Erkek yaşta evliliklerin kız çocuklarının eğitimlerini tamamlayamamasına da neden olduğu ifade edilen konferans, katılımcıların konuyla ilgili görüşlerini açıklaması ve soruların cevaplanmasının ardından sona erdi. Erken yaşta evlilik birçok sıkıntı doğurmaktadır Konferansın ardından görüşlerini aldığımız öğrenci velisi Bülent Koç, konferansın çok anlamlı bir konuya temas ettiğini, çocuk yaşta evlilikler nedeniyle birçok sıkıntının meydana geldiğini ifade etti. Koç konuşmasında: Erken yaşta evlilik boşanma, şiddet, mutsuzluk ve en acısı intiharlara sebep olmaktadır.

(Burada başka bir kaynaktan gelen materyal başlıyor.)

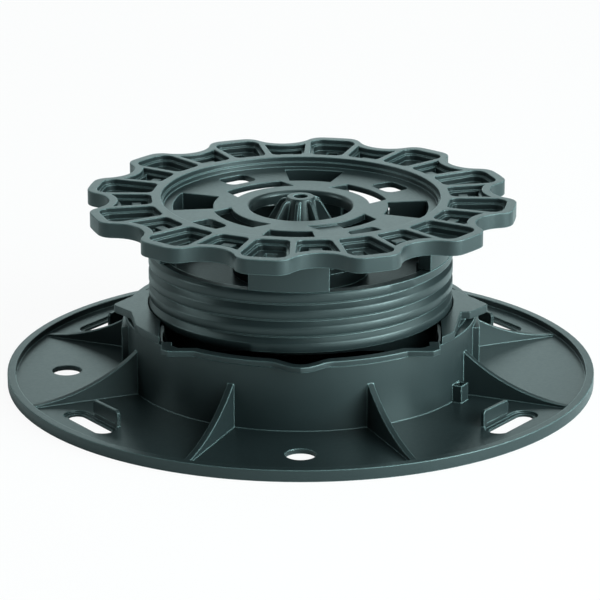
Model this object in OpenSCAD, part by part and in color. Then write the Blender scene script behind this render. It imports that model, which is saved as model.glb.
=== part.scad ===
// Adjustable floor pedestal: a round base with a collar, a threaded ring seated in
// the collar, a hollow threaded sleeve that screws up and down in the ring, and a
// lobed head plate that swivels on top of the sleeve. Millimetres, +Z up, origin at
// the centre of the underside of the base, front toward -Y.

/* [Base flange] */
// Outside diameter of the base flange
base_d = 200; // [180:1:260]
// Thickness of the flange floor
floor_t = 1.8; // [1.4:0.1:3]
// Width of the raised rim
rim_w = 2.8; // [2:0.1:5]
// Height of the raised rim above the ground
rim_h = 4; // [3:0.1:7]
// Diameter of the two screw holes in the flange
screw_d = 10; // [5:0.5:12]
// Distance of the screw holes from the middle
screw_r = 80; // [74:0.5:88]
// Width of the four tangential slots
slot_w = 8.8; // [5:0.1:11]
// Overall length of a tangential slot
slot_len = 24.6; // [14:0.1:28]
// Distance of the slots from the middle
slot_r = 85.5; // [80:0.5:90]
// Width of the ledge inside a slot
slot_ledge = 1.5; // [0.8:0.1:2.4]
// Depth of the ledge below the floor's top
ledge_drop = 0.8; // [0.5:0.1:1]
// Angle of each slot from the left to right line
slot_az = 36; // [30:0.5:45]
// Length of the upright tab beside each slot
tab_len = 14; // [8:0.5:18]
// Height of the upright tab above the floor
tab_h = 5.6; // [3:0.1:9]
// Thickness of the upright tab
tab_t = 1.2; // [0.9:0.1:2]

/* [Collar] */
// Room between the sleeve thread and the inside of the collar
collar_room = 5.6; // [4.4:0.1:8]
// Thickness of the collar wall
collar_t = 2.4; // [1.6:0.1:3.2]
// Height of the collar wall above the ground
collar_h = 24.1; // [20:0.1:25]
// Height of the thicker band on the front and back of the collar
band_h = 1.9; // [1.4:0.1:4]
// How far the band stands out of the wall
band_out = 1; // [0.6:0.1:2]
// Gap between the band's ends and the ring's arms
band_gap = 0.5; // [0.4:0.1:1]
// How far the rounded spout in the middle of the band bulges out
spout_out = 5.3; // [2.4:0.1:6]
// Half the angle that the spout takes
spout_half = 10; // [6:0.5:12]
// How far each corner bulge of the band reaches to the side, inside
bump_x = 42.3; // [40:0.1:46]
// Corner cut of the bulges
bump_corner = 2.2; // [1:0.1:3]
// How far each corner bulge of the band reaches to the front, inside
bump_y = 46; // [44:0.1:48]
// Height of the crease under the band
crease_h = 0.3; // [0.2:0.05:0.5]
// Half the length of the flat pad on each side of the collar
pad_half = 14; // [8:0.5:18]
// How far the flat side pads stand out of the wall
pad_out = 0.8; // [0.5:0.1:2]
// Number of gussets around the collar
gusset_n = 8; // [6:1:10]
// Thickness of a gusset
gusset_t = 2.2; // [1.4:0.1:4]
// Height of a gusset at the wall, above the floor
gusset_h = 15; // [8:0.1:18]
// Height of a gusset at its outer end, above the floor
gusset_tip_h = 0.7; // [0.4:0.1:1.6]
// How deep the hollow of the gusset edge is
gusset_sag = 3.1; // [1:0.1:5]
// Gap between the gusset end and the rim
gusset_gap = 1.2; // [0.6:0.1:4]
// Height of the small open box at the foot of the wall
box_h = 6; // [3:0.1:9]
// Width of the small open box
box_w = 5; // [4:0.1:8]
// How far the small box stands out of the wall
box_out = 3.4; // [2.8:0.1:6]

/* [Thread] */
// Outside diameter of the sleeve thread
thread_d = 103; // [99:0.5:105]
// Depth of the thread
thread_depth = 1.4; // [0.8:0.1:2]
// Pitch of the thread
pitch = 5.6; // [4:0.1:7]
// Number of full turns of the thread
thread_n = 3; // [2:1:3]
// Share of the pitch taken by the flat crest
crest_share = 0.56; // [0.4:0.01:0.65]
// Share of the pitch taken by the sloping upper flank
flank_share = 0.27; // [0.2:0.01:0.3]
// Clearance between the two threads
thread_gap = 0.3; // [0.25:0.01:0.4]

/* [Threaded ring] */
// How far the ring's top plates reach past the collar wall
plate_over = 1.5; // [0.5:0.1:3]
// Thickness of the ring's top plates
plate_t = 2.7; // [1.8:0.1:4]
// Gap between the top plates and the collar top
plate_gap = 0.65; // [0.3:0.05:0.9]
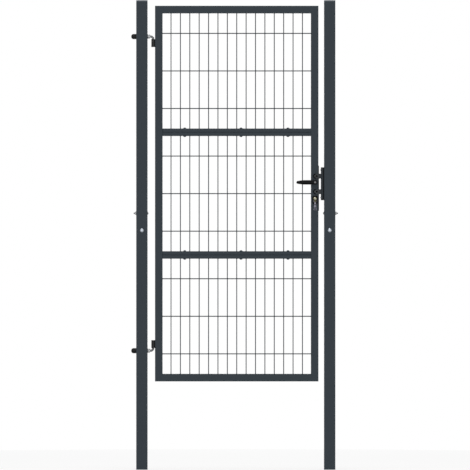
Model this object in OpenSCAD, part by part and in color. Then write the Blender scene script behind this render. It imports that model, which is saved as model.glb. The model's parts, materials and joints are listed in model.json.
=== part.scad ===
// Garden gate: a wire mesh leaf in a square tube frame, hung between two posts.
// Origin: centre of the hinge post's foot. +X to the latch post, +Y to the back, +Z up.

/* [Posts] */
// Side of each square post
post_side = 60; // [50:1:80]
// Wall thickness of the post tubes
post_wall = 2; // [1.5:0.1:4]
// Corner radius of the post tubes
post_corner_r = 3; // [2:0.5:6]
// Height of the posts with their caps
post_height = 2500; // [2300:10:2900]
// Thickness of the caps on the posts
post_cap_t = 8; // [2:0.5:12]
// Depth of the caps' plugs inside the posts
post_plug_depth = 15; // [8:1:40]
// Wall thickness of the caps' plugs
post_plug_wall = 2.5; // [1.5:0.1:4]

/* [Leaf] */
// Width of the leaf
leaf_width = 870; // [770:10:1170]
// Height of the leaf
leaf_height = 2000; // [1900:10:2100]
// Distance of the leaf's upper edge below the posts' tops
leaf_drop = 30; // [10:1:60]
// Gap between the hinge post and the leaf
hinge_gap = 40; // [38:1:50]
// Gap between the leaf and the latch post
latch_gap = 30; // [28:1:40]
// Side of the square tube of the leaf's frame
frame_side = 40; // [40:1:50]
// Wall thickness of the leaf's tubes
frame_wall = 2; // [1.2:0.1:3]
// Corner radius of the leaf's tubes
frame_corner_r = 3; // [2:0.5:5]
// Height of each of the two bars of a middle rail
bar_height = 20; // [15:1:30]

/* [Mesh] */
// Diameter of the upright wires
upright_d = 5; // [4:0.5:6]
// Diameter of the level wires
level_d = 5.5; // [4:0.5:6]
// Spacing of the upright wires
upright_pitch = 50; // [40:1:60]
// Spacing of the level wires
level_pitch = 200; // [150:5:205]
// Depth to which crossing wires are welded into each other
weld_depth = 0.8; // [0.4:0.1:1.5]

/* [Hinges] */
// Diameter of the hinge rods
rod_d = 12; // [10:0.5:12]
// Distance of the rods from the leaf's upper and lower edges
rod_inset = 163.5; // [120:0.5:300]
// Bend radius of the rods' centre lines
rod_bend_r = 13.5; // [12:0.5:14]
// Outside diameter of the hinge barrels
barrel_d = 20; // [18:0.5:22]
// Length of the hinge barrels
barrel_length = 42; // [30:1:60]
// Radial clearance of the pins in the barrels
pin_clearance = 0.08; // [0.05:0.01:0.1]
// End clearance between a barrel and the bend of its rod
barrel_end_gap = 0.5; // [0.3:0.1:1]
// Distance that a pin's end stays inside its barrel
pin_recess = 4; // [1:0.5:6]
// Width of the pads that join the barrels to the leaf
barrel_pad_width = 14; // [13:1:18]
// Size across the flats of the rods' nuts
rod_nut_af = 18; // [16:1:18]
// Thickness of the rods' nuts
rod_nut_t = 10.8; // [8:0.1:11]
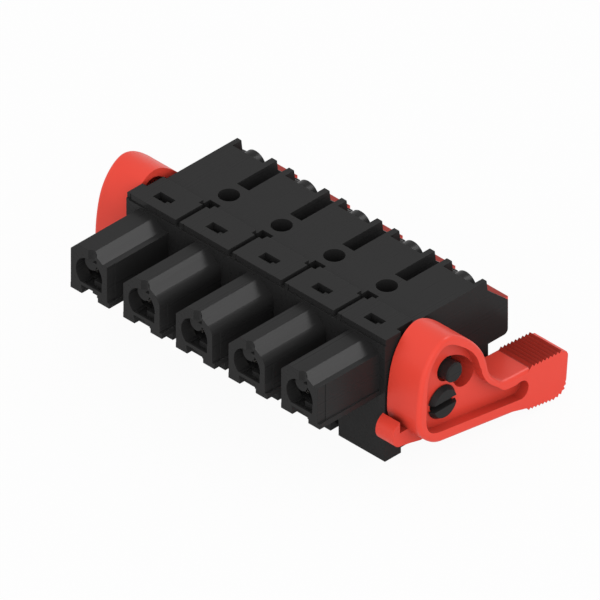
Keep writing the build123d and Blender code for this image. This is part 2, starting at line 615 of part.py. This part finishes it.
def lever(side):
    """Release lever with its hook, on the side where X has the given sign."""
    outer = LEVER_X + LEVER_THICKNESS
    body = side_plate(lever_outline(), LEVER_X, outer)
    rim = body.faces().sort_by(Axis.X)[-1].edges().filter_by(lambda edge: edge.length > 2 * TOOTH_PITCH)
    body = fillet(rim, LEVER_EDGE)
    body += hook()
    body -= side_plate(recess_outline(), WEB_X, outer)
    body -= side_plate(recess_outline(), LEVER_X, LEVER_X + INNER_RECESS_DEPTH)
    body -= rod_x(LEVER_X, outer, PIVOT_Y, PIVOT_Z, PIVOT_PIN_RADIUS + PIVOT_CLEARANCE)
    body -= side_plate(stop_slot(), LEVER_X, outer)
    if side < 0:
        body = mirror(body, Plane.YZ)
    return body


export_step(front_shell(), "parts/front_shell.step")
export_step(rear_body(), "parts/rear_body.step")
for number, pole_x in enumerate(POLE_X, start=1):
    export_step(contact(pole_x), f"parts/contact_{number}.step")
    export_step(contact_spring(pole_x), f"parts/contact_spring_{number}.step")
    export_step(current_bar(pole_x), f"parts/current_bar_{number}.step")
    export_step(clamp_spring(pole_x), f"parts/clamp_spring_{number}.step")
    export_step(pusher(pole_x), f"parts/pusher_{number}.step")
export_step(lever(-1), "parts/lever_left.step")
export_step(lever(1), "parts/lever_right.step")
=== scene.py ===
import math

import bmesh
import bpy
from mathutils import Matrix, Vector


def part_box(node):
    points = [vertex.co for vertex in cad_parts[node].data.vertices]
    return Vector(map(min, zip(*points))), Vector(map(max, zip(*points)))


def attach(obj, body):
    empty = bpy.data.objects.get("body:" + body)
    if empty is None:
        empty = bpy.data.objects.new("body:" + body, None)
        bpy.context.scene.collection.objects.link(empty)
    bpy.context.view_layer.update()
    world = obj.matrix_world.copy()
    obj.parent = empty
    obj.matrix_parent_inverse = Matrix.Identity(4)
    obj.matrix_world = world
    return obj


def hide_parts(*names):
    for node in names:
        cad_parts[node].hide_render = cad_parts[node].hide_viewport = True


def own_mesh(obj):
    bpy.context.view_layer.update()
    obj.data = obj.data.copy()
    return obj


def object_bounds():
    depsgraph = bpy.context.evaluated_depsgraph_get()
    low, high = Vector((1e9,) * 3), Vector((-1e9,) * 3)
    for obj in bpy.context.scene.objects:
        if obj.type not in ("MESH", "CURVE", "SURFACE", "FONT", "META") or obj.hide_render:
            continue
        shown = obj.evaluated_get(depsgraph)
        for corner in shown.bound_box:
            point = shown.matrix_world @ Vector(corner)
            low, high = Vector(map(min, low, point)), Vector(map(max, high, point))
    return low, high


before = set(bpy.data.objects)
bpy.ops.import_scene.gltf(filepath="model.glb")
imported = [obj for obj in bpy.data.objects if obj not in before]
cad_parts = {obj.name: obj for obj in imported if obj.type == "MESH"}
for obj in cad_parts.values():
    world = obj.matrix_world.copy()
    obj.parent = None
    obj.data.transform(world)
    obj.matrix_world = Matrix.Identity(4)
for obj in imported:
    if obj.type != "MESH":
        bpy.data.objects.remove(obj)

# Five-pole plug connector: the finish of its plastics and metals, its clamp springs and its studio.
# Lengths are in metres and colours are linear light. X runs along the row, Y to the wire side.
MM = 0.001
POLES = 5

cad_low, cad_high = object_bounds()

# Plastics: shades, gloss, and the least and greatest roughness
HOUSING_BLACK = (0.0238, 0.0235, 0.0235, 1.0)
HOUSING_DEEP = (0.0218, 0.0216, 0.0218, 1.0)
HOUSING_SHINE = 0.07
HOUSING_ROUGHNESS = (0.27, 0.29)
LEVER_RED = (0.88, 0.072, 0.046, 1.0)
LEVER_DEEP = (0.84, 0.062, 0.039, 1.0)
LEVER_SHINE = 0.20
LEVER_ROUGHNESS = (0.345, 0.375)

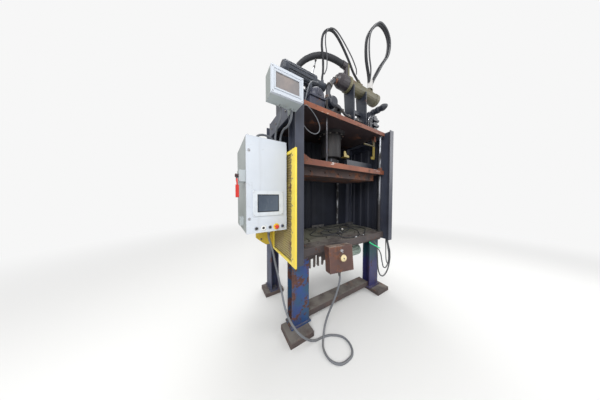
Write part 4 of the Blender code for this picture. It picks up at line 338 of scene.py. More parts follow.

Bu işin çözüm yolu eğitimdir. Eğitim sistemimizde kız çocuklarının okuması açısından daha çok bu konuya özen gösterilmeli. Hatta ben bu konuda kız ve erkek çocuklarının ayrı okullarda okumasının gerektiğini düşünüyorum. Bu şekilde aileler kız çocuklarını okutmakta daha fazla istekli olabilirler dedi. Ailelerin kız çocuklarını okumaları için teşvik etmeleri gerektiğini ifade eden öğrenci Elif Sonduk ise: Benim isteğim ailelerin çocuklarına baskı yapmaması.
Özellikle kız çocuklarına yönelik baskıların ortadan kalkması lazım. Bu konuda okullarda öğretmenlere de büyük görev düşüyor diye düşünüyorum. Öğretmenlerinde bu konuda çok duyarlı olması gerekiyor. Evlerde genel olarak hep erkeklerin sözü dinlendir. Kadınların da söz sahibi olması gerekiyor. Okumadan hiçbir şey olmuyor. Kız çocuklarının mutlak suretle okuması lazım. Bu konuda ailenin kız çocuklarını okumaya teşvik etmesi gerekiyor. Okumadan hiçbir gücü elde edemeyiz.
Okuduğumuz zaman daha bilgili, bilinçli bireyler olabiliriz. Aksi takdirde erken yaşta evlilik ve hele ki istenmeyen evlilikler gibi durumlar söz konusu olabiliyor ifadelerini kullandı.